## Work required
Starting at the line containing "handset_inner_shell();", copy each line exactly, ending with the line containing "obj.parent = empty". Leave out everything else.

## Record extracts

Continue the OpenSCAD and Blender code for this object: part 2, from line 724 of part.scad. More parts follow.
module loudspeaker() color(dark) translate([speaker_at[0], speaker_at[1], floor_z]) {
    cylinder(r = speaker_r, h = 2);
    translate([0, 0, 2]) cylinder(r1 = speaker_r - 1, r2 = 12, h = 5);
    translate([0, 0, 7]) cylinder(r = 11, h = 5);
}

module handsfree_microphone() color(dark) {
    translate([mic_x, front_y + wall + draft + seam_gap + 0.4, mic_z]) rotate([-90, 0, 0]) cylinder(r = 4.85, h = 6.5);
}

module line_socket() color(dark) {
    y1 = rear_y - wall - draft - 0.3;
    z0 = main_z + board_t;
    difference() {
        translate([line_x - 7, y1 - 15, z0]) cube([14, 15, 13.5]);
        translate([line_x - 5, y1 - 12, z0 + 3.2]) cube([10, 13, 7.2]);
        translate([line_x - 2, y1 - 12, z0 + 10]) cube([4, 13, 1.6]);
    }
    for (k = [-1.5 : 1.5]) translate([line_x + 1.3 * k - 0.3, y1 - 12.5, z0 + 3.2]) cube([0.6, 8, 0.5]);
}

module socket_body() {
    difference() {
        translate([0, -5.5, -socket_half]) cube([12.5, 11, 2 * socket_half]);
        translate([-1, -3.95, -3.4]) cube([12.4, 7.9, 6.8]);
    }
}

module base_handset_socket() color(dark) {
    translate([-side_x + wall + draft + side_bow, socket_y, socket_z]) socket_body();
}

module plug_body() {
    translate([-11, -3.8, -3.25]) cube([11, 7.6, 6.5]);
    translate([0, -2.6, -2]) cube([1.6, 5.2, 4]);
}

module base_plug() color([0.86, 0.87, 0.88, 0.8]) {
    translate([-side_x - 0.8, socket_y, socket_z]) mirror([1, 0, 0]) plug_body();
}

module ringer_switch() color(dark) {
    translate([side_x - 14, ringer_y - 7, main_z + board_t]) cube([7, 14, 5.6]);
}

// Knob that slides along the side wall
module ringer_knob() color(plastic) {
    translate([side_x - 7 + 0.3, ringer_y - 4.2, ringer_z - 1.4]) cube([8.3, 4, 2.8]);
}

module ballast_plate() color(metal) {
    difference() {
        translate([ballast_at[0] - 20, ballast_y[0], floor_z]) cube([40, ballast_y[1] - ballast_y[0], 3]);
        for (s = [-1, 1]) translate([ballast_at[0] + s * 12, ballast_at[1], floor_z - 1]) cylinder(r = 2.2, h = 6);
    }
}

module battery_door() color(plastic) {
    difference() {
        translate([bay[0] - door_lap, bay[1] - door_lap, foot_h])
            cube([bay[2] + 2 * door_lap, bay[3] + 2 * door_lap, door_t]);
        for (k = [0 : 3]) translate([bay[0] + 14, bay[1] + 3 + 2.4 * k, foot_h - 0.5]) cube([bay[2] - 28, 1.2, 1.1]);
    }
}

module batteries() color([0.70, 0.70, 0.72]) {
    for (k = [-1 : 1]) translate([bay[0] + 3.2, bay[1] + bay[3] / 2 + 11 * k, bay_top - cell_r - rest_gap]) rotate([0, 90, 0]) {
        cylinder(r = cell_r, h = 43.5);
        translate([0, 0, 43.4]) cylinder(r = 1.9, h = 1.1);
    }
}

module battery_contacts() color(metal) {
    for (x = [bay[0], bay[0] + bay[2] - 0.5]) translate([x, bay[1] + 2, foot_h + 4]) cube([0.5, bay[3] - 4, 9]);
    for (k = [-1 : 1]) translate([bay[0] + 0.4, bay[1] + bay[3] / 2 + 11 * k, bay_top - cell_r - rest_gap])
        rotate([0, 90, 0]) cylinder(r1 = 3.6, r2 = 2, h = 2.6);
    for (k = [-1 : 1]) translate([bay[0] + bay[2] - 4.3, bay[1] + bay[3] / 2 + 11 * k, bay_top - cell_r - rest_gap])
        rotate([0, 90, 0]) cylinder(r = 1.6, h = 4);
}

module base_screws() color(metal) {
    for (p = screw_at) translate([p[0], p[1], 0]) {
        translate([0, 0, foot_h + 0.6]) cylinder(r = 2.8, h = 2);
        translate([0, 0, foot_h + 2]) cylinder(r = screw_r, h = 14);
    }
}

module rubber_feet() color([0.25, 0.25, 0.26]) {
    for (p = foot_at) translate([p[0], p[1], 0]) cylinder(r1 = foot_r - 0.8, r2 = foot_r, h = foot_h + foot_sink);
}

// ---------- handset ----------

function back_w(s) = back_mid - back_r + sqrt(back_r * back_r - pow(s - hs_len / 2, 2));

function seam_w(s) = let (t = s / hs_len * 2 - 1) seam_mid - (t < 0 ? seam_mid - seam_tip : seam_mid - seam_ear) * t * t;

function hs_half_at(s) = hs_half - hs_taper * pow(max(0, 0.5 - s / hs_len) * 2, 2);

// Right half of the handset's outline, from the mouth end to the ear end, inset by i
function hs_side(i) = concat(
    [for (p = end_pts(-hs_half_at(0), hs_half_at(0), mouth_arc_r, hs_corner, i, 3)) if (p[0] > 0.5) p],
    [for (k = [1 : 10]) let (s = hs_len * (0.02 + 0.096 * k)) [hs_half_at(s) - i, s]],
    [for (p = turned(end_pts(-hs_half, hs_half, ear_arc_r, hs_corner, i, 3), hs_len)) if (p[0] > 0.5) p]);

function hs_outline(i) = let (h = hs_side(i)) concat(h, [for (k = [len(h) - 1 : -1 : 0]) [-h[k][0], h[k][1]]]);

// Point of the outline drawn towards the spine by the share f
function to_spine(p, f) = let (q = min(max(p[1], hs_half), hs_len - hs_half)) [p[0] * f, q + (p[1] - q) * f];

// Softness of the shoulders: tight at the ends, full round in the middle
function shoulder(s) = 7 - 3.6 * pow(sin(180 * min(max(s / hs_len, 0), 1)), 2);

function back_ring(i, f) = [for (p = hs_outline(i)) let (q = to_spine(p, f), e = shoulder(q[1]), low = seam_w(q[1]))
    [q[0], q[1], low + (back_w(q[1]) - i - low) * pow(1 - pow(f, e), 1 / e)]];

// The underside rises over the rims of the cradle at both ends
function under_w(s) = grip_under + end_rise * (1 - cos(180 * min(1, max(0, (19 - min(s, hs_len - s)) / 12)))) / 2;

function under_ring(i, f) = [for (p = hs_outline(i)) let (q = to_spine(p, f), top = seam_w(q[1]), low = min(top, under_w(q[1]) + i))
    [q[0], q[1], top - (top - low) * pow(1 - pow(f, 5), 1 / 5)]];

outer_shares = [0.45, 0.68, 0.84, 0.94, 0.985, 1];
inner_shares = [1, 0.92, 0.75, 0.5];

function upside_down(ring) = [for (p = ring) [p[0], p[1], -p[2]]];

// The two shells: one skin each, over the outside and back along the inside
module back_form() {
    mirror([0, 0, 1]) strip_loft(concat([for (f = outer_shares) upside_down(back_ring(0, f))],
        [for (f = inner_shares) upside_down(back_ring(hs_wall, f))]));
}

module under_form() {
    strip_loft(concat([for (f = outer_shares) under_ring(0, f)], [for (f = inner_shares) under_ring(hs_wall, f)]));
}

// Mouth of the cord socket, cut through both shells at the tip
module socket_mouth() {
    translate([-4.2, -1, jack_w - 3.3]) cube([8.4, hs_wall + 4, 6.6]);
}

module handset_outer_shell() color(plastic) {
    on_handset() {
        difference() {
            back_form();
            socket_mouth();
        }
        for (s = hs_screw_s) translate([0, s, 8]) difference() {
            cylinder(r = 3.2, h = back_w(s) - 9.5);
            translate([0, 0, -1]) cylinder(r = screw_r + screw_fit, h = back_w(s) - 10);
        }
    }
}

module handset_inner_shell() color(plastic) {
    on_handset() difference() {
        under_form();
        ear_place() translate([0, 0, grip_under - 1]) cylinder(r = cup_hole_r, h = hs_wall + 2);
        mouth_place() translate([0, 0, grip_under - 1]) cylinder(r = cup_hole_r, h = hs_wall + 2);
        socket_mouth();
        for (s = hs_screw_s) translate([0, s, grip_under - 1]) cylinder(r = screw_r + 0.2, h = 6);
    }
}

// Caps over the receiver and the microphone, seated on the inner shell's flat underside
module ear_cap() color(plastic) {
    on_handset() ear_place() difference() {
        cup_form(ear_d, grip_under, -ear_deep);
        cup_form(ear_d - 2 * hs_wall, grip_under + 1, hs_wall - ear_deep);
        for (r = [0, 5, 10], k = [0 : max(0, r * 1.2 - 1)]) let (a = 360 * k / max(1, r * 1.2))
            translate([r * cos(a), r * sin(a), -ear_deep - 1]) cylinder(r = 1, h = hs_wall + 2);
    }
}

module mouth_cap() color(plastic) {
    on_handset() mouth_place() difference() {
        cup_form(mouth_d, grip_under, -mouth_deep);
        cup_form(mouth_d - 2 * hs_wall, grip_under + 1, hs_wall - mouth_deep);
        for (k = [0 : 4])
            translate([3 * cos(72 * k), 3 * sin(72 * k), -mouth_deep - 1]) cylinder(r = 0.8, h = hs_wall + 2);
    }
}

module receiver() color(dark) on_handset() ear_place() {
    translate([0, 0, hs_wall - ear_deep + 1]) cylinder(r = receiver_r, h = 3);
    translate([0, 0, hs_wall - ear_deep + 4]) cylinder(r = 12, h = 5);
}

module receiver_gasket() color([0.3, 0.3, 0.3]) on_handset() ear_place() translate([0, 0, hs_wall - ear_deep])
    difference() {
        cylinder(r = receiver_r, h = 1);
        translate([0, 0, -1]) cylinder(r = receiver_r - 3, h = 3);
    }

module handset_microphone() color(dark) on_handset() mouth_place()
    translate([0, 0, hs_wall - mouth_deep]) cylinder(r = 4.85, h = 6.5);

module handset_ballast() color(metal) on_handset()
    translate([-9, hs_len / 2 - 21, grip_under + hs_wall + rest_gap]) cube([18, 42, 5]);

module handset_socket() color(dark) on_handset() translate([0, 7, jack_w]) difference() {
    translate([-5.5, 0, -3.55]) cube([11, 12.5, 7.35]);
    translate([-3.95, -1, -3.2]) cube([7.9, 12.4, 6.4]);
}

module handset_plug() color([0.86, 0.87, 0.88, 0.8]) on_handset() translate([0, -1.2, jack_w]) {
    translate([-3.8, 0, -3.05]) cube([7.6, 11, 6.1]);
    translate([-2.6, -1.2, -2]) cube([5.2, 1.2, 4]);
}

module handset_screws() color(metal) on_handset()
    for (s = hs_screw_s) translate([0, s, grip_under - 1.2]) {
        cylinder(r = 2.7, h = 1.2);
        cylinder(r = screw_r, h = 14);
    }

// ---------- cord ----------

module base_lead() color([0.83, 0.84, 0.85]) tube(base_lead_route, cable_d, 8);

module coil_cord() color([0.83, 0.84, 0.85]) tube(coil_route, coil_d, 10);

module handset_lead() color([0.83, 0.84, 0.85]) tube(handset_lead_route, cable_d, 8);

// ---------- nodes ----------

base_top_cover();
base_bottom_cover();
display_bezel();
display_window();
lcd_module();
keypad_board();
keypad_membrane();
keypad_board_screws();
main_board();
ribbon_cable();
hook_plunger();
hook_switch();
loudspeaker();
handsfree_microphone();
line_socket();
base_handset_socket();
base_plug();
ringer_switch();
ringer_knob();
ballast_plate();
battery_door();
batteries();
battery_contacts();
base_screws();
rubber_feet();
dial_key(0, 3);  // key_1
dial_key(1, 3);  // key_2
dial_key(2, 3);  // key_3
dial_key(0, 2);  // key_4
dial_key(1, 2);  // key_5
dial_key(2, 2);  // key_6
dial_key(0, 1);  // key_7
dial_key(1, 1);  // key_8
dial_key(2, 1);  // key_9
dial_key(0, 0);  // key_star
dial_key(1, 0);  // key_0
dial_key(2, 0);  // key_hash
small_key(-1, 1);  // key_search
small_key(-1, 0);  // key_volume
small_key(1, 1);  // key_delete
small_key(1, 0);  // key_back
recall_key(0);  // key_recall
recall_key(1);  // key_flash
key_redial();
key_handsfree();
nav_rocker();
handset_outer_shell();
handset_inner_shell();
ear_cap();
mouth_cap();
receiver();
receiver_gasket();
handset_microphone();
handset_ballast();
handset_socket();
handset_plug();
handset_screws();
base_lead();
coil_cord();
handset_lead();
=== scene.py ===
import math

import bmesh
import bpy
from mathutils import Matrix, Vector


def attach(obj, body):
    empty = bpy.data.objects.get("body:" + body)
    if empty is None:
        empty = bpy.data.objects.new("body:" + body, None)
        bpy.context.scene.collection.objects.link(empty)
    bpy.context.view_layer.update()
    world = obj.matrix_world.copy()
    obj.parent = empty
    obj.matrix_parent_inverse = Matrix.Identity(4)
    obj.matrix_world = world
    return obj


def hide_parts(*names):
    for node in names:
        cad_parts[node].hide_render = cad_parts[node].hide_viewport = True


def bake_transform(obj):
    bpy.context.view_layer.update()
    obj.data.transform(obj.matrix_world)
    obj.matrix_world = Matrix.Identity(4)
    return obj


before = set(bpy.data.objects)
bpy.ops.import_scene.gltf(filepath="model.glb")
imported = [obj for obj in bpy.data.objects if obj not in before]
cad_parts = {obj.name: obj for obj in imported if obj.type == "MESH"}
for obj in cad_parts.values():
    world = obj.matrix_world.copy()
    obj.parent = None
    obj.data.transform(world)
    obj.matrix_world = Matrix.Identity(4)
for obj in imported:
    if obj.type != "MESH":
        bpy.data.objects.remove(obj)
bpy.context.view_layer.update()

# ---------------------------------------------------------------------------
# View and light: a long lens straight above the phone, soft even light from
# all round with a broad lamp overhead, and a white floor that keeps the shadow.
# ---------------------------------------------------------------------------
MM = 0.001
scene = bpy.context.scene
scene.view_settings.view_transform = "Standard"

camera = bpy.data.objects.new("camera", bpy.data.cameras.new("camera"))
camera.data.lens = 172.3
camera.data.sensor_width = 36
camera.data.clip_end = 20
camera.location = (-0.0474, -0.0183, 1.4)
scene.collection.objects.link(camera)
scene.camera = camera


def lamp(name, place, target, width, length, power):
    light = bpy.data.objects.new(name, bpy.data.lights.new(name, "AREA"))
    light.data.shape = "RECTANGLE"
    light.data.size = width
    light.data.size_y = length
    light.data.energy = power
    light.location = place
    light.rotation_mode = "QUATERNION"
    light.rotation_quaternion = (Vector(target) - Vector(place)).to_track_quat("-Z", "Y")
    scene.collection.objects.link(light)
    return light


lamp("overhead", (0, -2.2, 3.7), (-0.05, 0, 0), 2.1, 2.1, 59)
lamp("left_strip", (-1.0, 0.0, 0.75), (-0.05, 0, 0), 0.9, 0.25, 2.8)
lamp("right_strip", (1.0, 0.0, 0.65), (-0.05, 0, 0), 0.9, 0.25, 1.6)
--
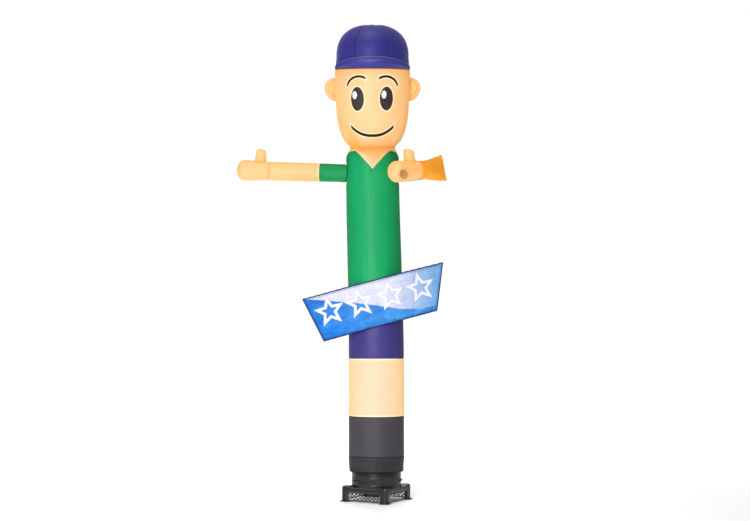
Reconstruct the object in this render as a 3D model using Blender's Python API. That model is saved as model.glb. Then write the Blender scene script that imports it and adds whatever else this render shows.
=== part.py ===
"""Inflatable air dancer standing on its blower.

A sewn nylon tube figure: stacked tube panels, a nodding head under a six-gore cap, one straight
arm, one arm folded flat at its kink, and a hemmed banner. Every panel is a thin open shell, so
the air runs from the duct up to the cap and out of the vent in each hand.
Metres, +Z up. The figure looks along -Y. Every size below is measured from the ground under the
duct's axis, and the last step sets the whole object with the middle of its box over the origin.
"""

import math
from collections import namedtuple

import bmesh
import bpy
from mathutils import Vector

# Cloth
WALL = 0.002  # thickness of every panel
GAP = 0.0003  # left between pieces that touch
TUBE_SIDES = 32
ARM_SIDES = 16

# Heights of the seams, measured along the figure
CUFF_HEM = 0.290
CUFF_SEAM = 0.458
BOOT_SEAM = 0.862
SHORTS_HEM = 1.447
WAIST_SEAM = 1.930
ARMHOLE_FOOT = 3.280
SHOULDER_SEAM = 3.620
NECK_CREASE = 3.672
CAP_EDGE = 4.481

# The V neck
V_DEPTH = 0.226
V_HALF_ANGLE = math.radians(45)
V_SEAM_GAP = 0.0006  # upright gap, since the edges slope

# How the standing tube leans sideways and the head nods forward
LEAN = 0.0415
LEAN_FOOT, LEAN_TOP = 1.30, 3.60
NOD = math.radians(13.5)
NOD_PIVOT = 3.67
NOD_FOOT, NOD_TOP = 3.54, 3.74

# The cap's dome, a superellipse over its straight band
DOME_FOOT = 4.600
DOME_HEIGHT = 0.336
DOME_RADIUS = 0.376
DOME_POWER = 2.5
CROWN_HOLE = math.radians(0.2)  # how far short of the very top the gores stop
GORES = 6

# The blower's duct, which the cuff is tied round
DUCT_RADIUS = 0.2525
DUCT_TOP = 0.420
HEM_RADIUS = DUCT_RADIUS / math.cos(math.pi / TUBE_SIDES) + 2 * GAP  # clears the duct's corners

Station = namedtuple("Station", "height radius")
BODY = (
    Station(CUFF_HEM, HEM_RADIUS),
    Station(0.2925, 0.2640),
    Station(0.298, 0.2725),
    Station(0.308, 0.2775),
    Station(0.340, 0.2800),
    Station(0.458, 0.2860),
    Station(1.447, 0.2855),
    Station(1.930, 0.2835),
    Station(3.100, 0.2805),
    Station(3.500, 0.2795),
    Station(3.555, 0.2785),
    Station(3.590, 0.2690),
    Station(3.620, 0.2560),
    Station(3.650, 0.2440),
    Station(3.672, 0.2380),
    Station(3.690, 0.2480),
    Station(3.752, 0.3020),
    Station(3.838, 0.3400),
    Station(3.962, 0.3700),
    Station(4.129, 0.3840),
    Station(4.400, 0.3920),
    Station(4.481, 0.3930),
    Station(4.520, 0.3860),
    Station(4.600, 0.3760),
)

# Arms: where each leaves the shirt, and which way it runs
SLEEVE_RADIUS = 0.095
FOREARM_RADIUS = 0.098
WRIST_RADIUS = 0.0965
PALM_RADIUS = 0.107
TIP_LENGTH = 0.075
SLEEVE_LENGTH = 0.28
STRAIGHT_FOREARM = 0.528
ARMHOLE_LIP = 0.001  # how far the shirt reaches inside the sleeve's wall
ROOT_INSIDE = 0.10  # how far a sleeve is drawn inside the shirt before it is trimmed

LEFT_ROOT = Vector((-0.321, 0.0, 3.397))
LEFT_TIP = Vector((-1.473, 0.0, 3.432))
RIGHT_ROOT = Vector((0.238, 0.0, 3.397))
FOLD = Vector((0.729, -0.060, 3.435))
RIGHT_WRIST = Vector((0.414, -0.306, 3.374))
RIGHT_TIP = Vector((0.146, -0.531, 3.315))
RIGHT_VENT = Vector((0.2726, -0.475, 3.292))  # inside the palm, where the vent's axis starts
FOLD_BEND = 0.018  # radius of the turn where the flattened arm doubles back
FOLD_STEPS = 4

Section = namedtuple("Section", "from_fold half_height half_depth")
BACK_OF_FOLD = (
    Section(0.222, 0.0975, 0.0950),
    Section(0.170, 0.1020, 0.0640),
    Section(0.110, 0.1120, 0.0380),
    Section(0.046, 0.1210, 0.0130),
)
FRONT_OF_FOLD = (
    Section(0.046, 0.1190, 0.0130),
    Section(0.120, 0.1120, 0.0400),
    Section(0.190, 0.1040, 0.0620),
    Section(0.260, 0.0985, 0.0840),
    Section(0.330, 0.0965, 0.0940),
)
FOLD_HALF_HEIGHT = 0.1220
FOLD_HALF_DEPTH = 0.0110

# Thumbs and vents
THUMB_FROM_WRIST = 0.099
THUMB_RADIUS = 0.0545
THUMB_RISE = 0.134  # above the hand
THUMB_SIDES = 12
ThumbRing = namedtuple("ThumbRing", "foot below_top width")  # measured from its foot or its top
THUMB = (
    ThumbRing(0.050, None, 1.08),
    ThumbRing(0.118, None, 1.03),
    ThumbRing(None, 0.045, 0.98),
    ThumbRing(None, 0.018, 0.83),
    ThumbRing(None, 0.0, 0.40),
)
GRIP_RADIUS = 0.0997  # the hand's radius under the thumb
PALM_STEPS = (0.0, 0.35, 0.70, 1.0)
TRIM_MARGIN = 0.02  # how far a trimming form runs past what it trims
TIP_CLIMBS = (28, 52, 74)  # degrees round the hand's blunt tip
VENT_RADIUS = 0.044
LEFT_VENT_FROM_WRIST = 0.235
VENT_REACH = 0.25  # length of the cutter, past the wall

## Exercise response
handset_inner_shell();
ear_cap();
mouth_cap();
receiver();
receiver_gasket();
handset_microphone();
handset_ballast();
handset_socket();
handset_plug();
handset_screws();
base_lead();
coil_cord();
handset_lead();
=== scene.py ===
import math

import bmesh
import bpy
from mathutils import Matrix, Vector


def attach(obj, body):
    empty = bpy.data.objects.get("body:" + body)
    if empty is None:
        empty = bpy.data.objects.new("body:" + body, None)
        bpy.context.scene.collection.objects.link(empty)
    bpy.context.view_layer.update()
    world = obj.matrix_world.copy()
    obj.parent = empty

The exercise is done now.